Workers’ comp — no bad news

The New Mexico workers’ compensation system is in moderately good shape this year, say the people who are supposed to know.

NCCI, the National Council on Compensation Insurance, presented its annual New Mexico forum recently. Most important: employers can expect a modest reduction in the cost of their insurance premiums in 2019. The amount will vary depending upon industry and other factors.

NCCI serves the workers’ compensation insurance industry, in part by tracking and analyzing data so insurers will have accurate information as the basis for setting rates.

Workers’ comp is a factor in the competition among states for attracting industry and economic development.  The current numbers show workers’ comp is not hurting New Mexico.

Most states in our region are also showing cost reductions. New Mexico is not the best by this measure, but it’s doing okay. The outlier is Hawaii, the only state in the region showing an actual cost increase.

The assigned risk pool, also called the residual market, is doing very well. The pool is where the highest risk businesses can get coverage if no insurance company wants to cover them voluntarily.
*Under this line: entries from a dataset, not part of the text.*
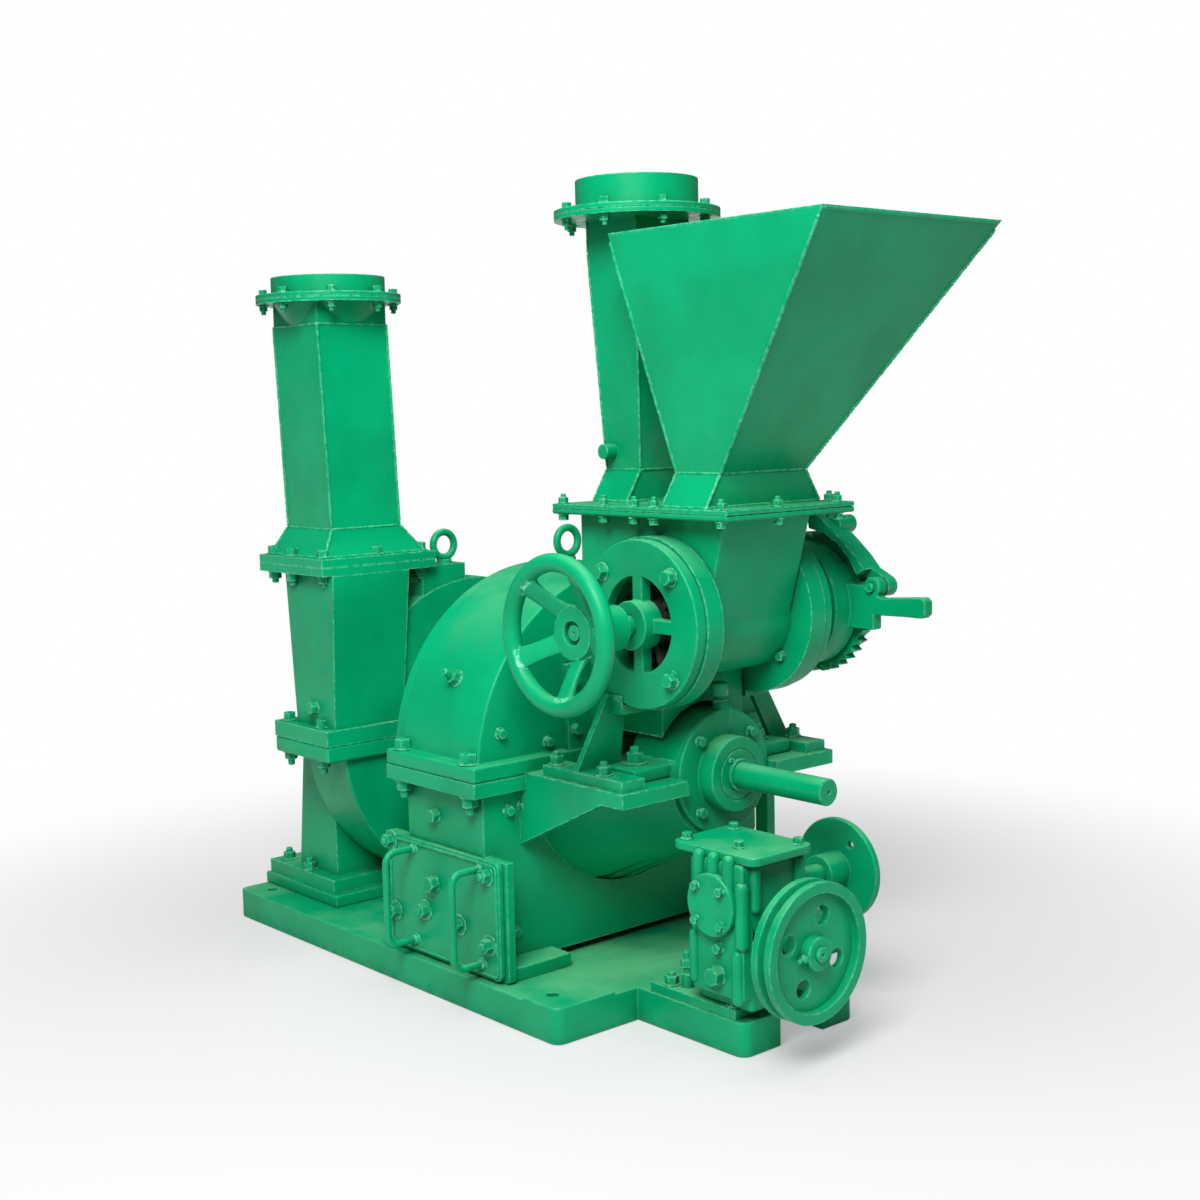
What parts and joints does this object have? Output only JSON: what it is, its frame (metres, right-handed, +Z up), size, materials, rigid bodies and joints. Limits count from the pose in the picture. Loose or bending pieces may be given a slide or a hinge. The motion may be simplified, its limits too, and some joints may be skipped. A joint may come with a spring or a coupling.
{
  "type": "impact pulveriser",
  "caption": "Industrial impact pulveriser on a cast bed, with a built-in blower, roller feeder and hopper, a vent duct, an outlet duct and a small worm gearbox that drives the feed ratchet.",
  "frame": {"origin": "on the floor under the bed, below the main shaft and in the mill's middle plane", "axes": "+X along the main shaft to its free drive end, +Y to the rear, away from the clean-out door, +Z up"},
  "size_m": [1.562, 0.866, 1.59],
  "materials": {
    "cast_enamel": "glossy green machine enamel on cast iron",
    "sheet_enamel": "glossy green machine enamel on welded sheet steel",
    "steel_enamel": "green machine enamel over turned steel"
  },
  "bodies": {
    "frame": {"base_plate": "cast_enamel", "mill_lower_casing": "cast_enamel", "mill_upper_cover": "cast_enamel", "blower_throat": "cast_enamel", "cleanout_door": "steel_enamel", "door_handle_left": "steel_enamel", "door_handle_right": "steel_enamel", "bearing_bracket": "cast_enamel", "bearing_housing": "cast_enamel", "bearing_cover": "cast_enamel", "grease_cup": "steel_enamel", "blower_lower_casing": "cast_enamel", "blower_upper_casing": "cast_enamel", "outlet_duct": "sheet_enamel", "outlet_collar": "sheet_enamel", "blower_eyebolt": "steel_enamel", "mill_eyebolt": "steel_enamel", "pedestal_riser": "steel_enamel", "blower_pedestal": "cast_enamel", "outboard_cover": "cast_enamel", "feeder_barrel": "cast_enamel", "feeder_cover_near": "cast_enamel", "feeder_cover_far": "cast_enamel", "hopper_foot": "sheet_enamel", "hopper": "sheet_enamel", "vent_duct": "sheet_enamel", "vent_collar": "sheet_enamel", "feed_chute": "sheet_enamel", "feeder_stand_near": "steel_enamel", "feeder_stand_far": "steel_enamel", "gearbox_foot": "steel_enamel", "gearbox_case": "cast_enamel", "gearbox_top_plate": "cast_enamel", "gearbox_side_cover": "cast_enamel"},
    "rotor": {"main_shaft": "steel_enamel"},
    "feeder_rotor": {"feeder_shaft": "steel_enamel", "feed_roller": "steel_enamel", "handwheel": "cast_enamel", "ratchet_wheel": "cast_enamel"},
    "ratchet_arm": {"ratchet_lever": "cast_enamel"},
    "pawl_arm": {"pawl": "steel_enamel"},
    "worm": {"worm_shaft": "steel_enamel", "drive_pulley": "cast_enamel"},
    "crank": {"output_shaft": "steel_enamel", "crank_disc": "cast_enamel"}
  },
  "joints": [
    {"name": "main_shaft_spin", "type": "hinge", "parent": "frame", "child": "rotor", "pos_m": [0.5, 0, 0.45], "axis": [1, 0, 0], "continuous": true},
    {"name": "feeder_spin", "type": "hinge", "parent": "frame", "child": "feeder_rotor", "pos_m": [0.362, 0, 0.748], "axis": [0, 1, 0], "continuous": true},
    {"name": "ratchet_lever_swing", "type": "hinge", "parent": "frame", "child": "ratchet_arm", "pos_m": [0.362, 0.282, 0.748], "axis": [0, 1, 0], "range_deg": [-16, 16]},
    {"name": "pawl_lift", "type": "hinge", "parent": "ratchet_arm", "child": "pawl_arm", "pos_m": [0.54, 0.313, 0.79], "axis": [0, 1, 0], "range_deg": [0, 25]},
    {"name": "pulley_spin", "type": "hinge", "parent": "frame", "child": "worm", "pos_m": [0.74, -0.135, 0.204], "axis": [1, 0, 0], "continuous": true},
    {"name": "crank_spin", "type": "hinge", "parent": "frame", "child": "crank", "pos_m": [0.588, 0.115, 0.273], "axis": [0, 1, 0], "continuous": true}
  ],
  "couplings": [
    {"joint": "crank_spin", "follows": "pulley_spin", "ratio": 0.033333}
  ]
}
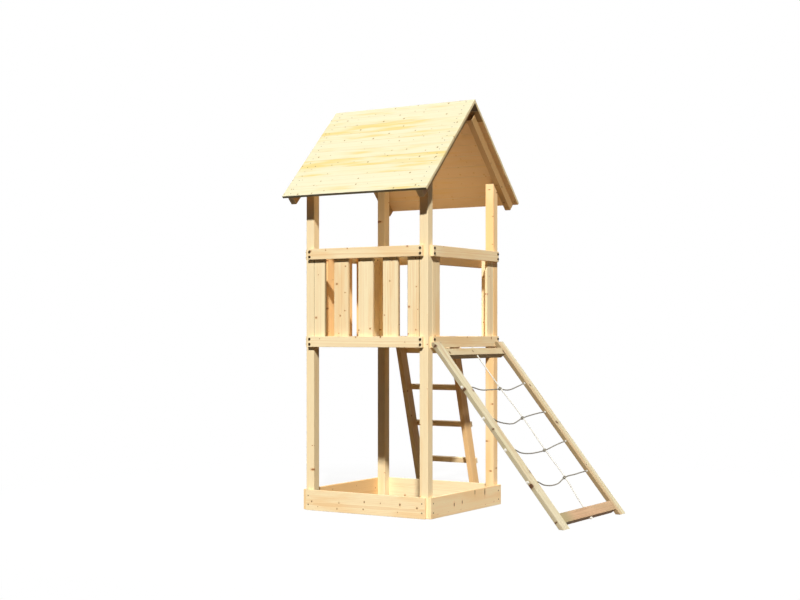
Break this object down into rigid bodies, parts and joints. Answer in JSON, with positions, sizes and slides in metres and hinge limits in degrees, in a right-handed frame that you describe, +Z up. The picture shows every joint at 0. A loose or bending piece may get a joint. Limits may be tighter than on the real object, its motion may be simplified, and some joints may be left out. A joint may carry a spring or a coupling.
{
  "type": "play tower",
  "caption": "Timber play tower with a railed platform under a pitched roof, a sandbox at its feet, a ladder and a rope net ramp.",
  "frame": {"origin": "centre of the whole object's outline on the ground", "axes": "+Z up, front towards -Y, net ramp comes down towards +X, ladder at +Y"},
  "size_m": [2.111, 1.6414, 2.9118],
  "materials": {
    "planed_spruce": "planed, untreated",
    "roof_spruce": "planed, untreated, sunlit",
    "treated_pine": "pressure treated, greenish",
    "red_pine": "planed, reddish heartwood",
    "grey_rope": "laid polypropylene",
    "dark_steel": "dark passivated"
  },
  "bodies": {
    "root": {"back_board_1": "planed_spruce", "back_board_2": "planed_spruce", "cross_rail": "planed_spruce", "floor_boards": "planed_spruce", "floor_joist_left": "planed_spruce", "floor_joist_middle": "planed_spruce", "floor_joist_right": "planed_spruce", "front_board_1": "planed_spruce", "front_board_2": "planed_spruce", "front_board_3": "planed_spruce", "front_board_4": "planed_spruce", "front_board_5": "planed_spruce", "handrail_back": "planed_spruce", "handrail_front": "planed_spruce", "handrail_left": "planed_spruce", "handrail_right": "planed_spruce", "ladder_rung_1": "planed_spruce", "ladder_rung_2": "planed_spruce", "ladder_rung_3": "planed_spruce", "ladder_rung_4": "planed_spruce", "ladder_stile_left": "planed_spruce", "ladder_stile_right": "planed_spruce", "left_board_1": "planed_spruce", "left_board_2": "planed_spruce", "left_board_3": "planed_spruce", "left_board_4": "planed_spruce", "left_board_5": "planed_spruce", "platform_rail_back": "planed_spruce", "platform_rail_front": "planed_spruce", "platform_rail_left": "planed_spruce", "platform_rail_right": "planed_spruce", "post_back_left": "planed_spruce", "post_back_right": "planed_spruce", "post_front_left": "planed_spruce", "post_front_right": "planed_spruce", "rafter_back_left": "planed_spruce", "rafter_back_right": "planed_spruce", "rafter_front_left": "planed_spruce", "rafter_front_right": "planed_spruce", "rafter_screw_back_left": "dark_steel", "rafter_screw_back_right": "dark_steel", "rafter_screw_front_left": "dark_steel", "rafter_screw_front_right": "dark_steel", "ramp_crossbar_bottom": "red_pine", "ramp_crossbar_top": "treated_pine", "ramp_rope_1": "grey_rope", "ramp_rope_2": "grey_rope", "ramp_rope_3": "grey_rope", "ramp_rope_4": "grey_rope", "ramp_rope_centre": "grey_rope", "ramp_stile_back": "treated_pine", "ramp_stile_front": "treated_pine", "right_board_1": "planed_spruce", "right_board_2": "planed_spruce", "roof_boards_back": "roof_spruce", "roof_boards_front": "roof_spruce", "sandbox_board_back": "planed_spruce", "sandbox_board_front": "planed_spruce", "sandbox_board_left": "planed_spruce", "sandbox_board_right": "planed_spruce"}
  },
  "joints": []
}
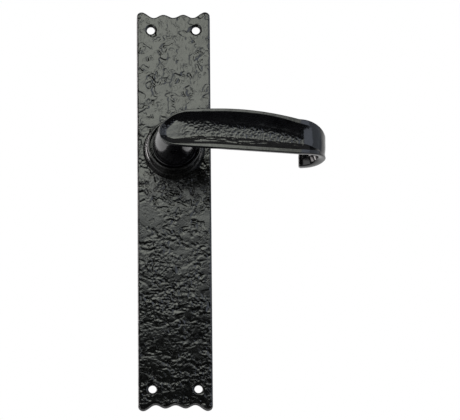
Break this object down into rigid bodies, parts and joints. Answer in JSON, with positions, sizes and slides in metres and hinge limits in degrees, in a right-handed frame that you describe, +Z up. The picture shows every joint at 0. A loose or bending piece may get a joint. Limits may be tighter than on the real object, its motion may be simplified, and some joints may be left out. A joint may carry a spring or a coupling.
{
  "type": "lever door handle on backplate",
  "caption": "Black antique rough-cast lever door handle with a returned hook end, sprung, on a long wavy-ended backplate with a round boss and square spindle.",
  "frame": {"origin": "where the spindle's axis meets the door's face, in the plane of the backplate's back rim", "axes": "+Z up the door along the backplate, +Y into the door along the spindle, +X towards the lever's hook"},
  "size_m": [0.1212, 0.108, 0.268],
  "materials": {
    "rough_black_paint": "rough-cast iron under satin black paint",
    "gloss_black_paint": "cast iron under gloss black paint",
    "zinc_steel": "zinc-plated, dull bright",
    "blackened_steel": "black oxide",
    "spring_steel": "drawn and oiled",
    "sintered_bronze": "sintered bronze, matt",
    "nylon": "natural nylon, matt"
  },
  "bodies": {
    "plate_body": {"backplate": "rough_black_paint", "neck_bush": "sintered_bronze", "return_spring": "spring_steel", "spring_cover": "zinc_steel", "cover_screw_1": "zinc_steel", "cover_screw_2": "zinc_steel", "cover_screw_3": "zinc_steel", "cover_screw_4": "zinc_steel"},
    "lever_body": {"lever": "gloss_black_paint", "spindle": "zinc_steel", "grub_screw": "blackened_steel", "thrust_washer": "nylon", "spring_driver": "zinc_steel", "circlip": "spring_steel"}
  },
  "joints": [
    {"name": "lever_turn", "type": "hinge", "parent": "plate_body", "child": "lever_body", "pos_m": [0, 0, 0], "axis": [0, 1, 0], "range_deg": [0, 50], "stiffness_Nm_per_rad": 0.6, "springref_deg": -51.57, "deforming": ["return_spring"]}
  ]
}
The pool has been reduced to 4 percent of all businesses — another positive sign for the state’s economy.

The number of indemnity claims filed by New Mexico workers has been going down year after year. Ideally this means workplaces are safer and fewer workers are getting injured. The cost per claim– benefits paid to injured workers — is going up, but not by much. The average payment to the worker is a little more than $24,000 over time, primarily to replace lost wages.

However, the cost of medical care for those injuries is going up and the latest estimate is around $42,000.  Again, this is over the life of the whole claim, possibly several years.  This is consistent with trends in other states.

The report noted that the top issue for legislation nationwide is special consideration for first responders, such as police officers and firefighters.  Traumatic incidents, such as mass shootings, call call attention to the effects on workers from police officers to 911 operators. The trend is to improve coverage for their post-traumatic stress.

A few years ago New Mexico passed legislation to give retired professional firefighters special consideration if they develop certain cancers. Firefighters may be exposed to many kinds of toxicity, with effects that may occur years later.

New Mexico also gives special consideration to police officers through a court decision that an off-duty police officer who was killed while trying to save a life was covered.  Normally, people not at work are not covered by workers’ comp.

The opioid issue continues to be an extremely serious concern. NCCI data shows injured workers  prescribed opioids received three times as many prescriptions as the overall population. In 2018 a large majority of states considered prescription drug legislation or regulatory changes to reduce those numbers.

The sleeper issue this year is the cost of air ambulance service, which has become a national outrage.

Regulation of air ambulances falls between the cracks of federal and state legislation, so those companies can charge whatever they like.   According to reports, they do.  The figures most often quoted are $50,000 to $70,000 for a short trip in an air ambulance — several times what those services are likely to cost the providers.

New Mexico Insurance Superintendent John Franchini said there is an ongoing dispute at the national level about whether states have the power to regulate rates and that Congress, which should enact legislation to clarify the issue, has not acted.

Meanwhile, Franchini said, New Mexico has a law protecting patients from balance billing.  If you receive a bill from an air ambulance company, you can call OSI and the staff may be able to help.